Stated exercise
Take the material and output all of it exactly.
────────────────────
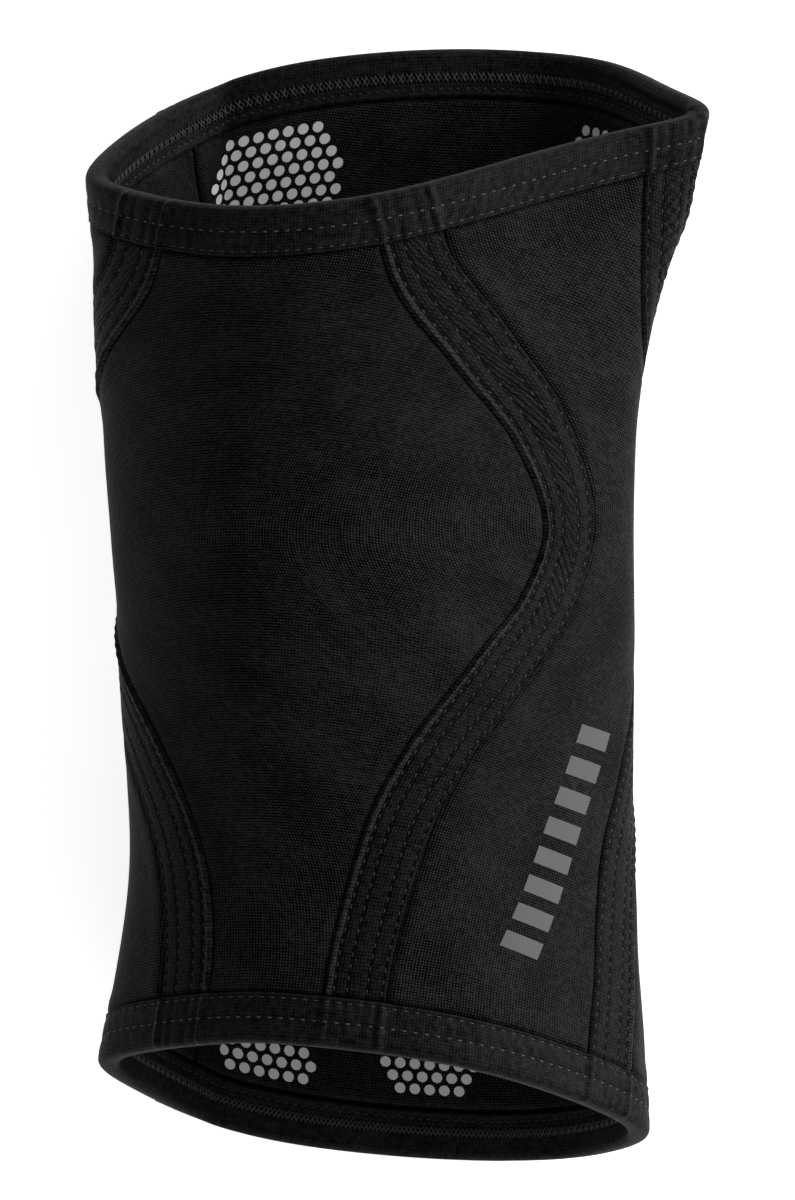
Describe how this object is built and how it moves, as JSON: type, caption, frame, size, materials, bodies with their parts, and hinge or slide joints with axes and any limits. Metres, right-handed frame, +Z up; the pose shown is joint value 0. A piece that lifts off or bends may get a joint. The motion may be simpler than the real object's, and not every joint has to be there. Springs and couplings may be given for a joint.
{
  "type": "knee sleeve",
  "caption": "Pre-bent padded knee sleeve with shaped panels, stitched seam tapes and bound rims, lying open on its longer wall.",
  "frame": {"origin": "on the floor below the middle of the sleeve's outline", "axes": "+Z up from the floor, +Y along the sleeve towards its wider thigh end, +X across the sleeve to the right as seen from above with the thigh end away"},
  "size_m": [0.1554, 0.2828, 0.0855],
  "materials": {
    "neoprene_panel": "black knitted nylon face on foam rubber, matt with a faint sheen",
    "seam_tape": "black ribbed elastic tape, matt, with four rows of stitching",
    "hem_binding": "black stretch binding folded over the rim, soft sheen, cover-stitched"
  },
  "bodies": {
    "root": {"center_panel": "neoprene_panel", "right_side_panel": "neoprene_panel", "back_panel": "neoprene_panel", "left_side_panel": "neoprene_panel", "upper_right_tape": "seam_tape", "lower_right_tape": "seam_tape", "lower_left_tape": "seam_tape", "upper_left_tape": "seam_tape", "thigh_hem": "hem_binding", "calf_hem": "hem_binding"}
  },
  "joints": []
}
────────────────────
Solution for this problem
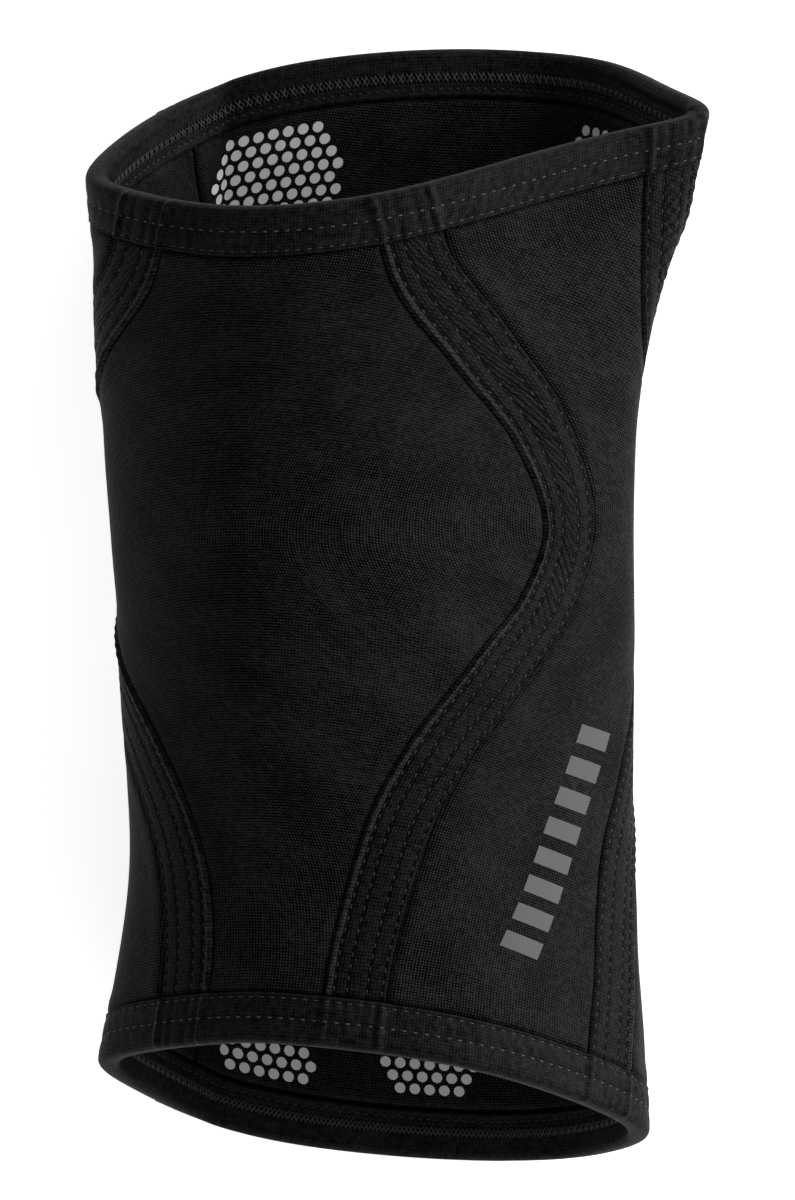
Describe how this object is built and how it moves, as JSON: type, caption, frame, size, materials, bodies with their parts, and hinge or slide joints with axes and any limits. Metres, right-handed frame, +Z up; the pose shown is joint value 0. A piece that lifts off or bends may get a joint. The motion may be simpler than the real object's, and not every joint has to be there. Springs and couplings may be given for a joint.
{
  "type": "knee sleeve",
  "caption": "Pre-bent padded knee sleeve with shaped panels, stitched seam tapes and bound rims, lying open on its longer wall.",
  "frame": {"origin": "on the floor below the middle of the sleeve's outline", "axes": "+Z up from the floor, +Y along the sleeve towards its wider thigh end, +X across the sleeve to the right as seen from above with the thigh end away"},
  "size_m": [0.1554, 0.2828, 0.0855],
  "materials": {
    "neoprene_panel": "black knitted nylon face on foam rubber, matt with a faint sheen",
    "seam_tape": "black ribbed elastic tape, matt, with four rows of stitching",
    "hem_binding": "black stretch binding folded over the rim, soft sheen, cover-stitched"
  },
  "bodies": {
    "root": {"center_panel": "neoprene_panel", "right_side_panel": "neoprene_panel", "back_panel": "neoprene_panel", "left_side_panel": "neoprene_panel", "upper_right_tape": "seam_tape", "lower_right_tape": "seam_tape", "lower_left_tape": "seam_tape", "upper_left_tape": "seam_tape", "thigh_hem": "hem_binding", "calf_hem": "hem_binding"}
  },
  "joints": []
}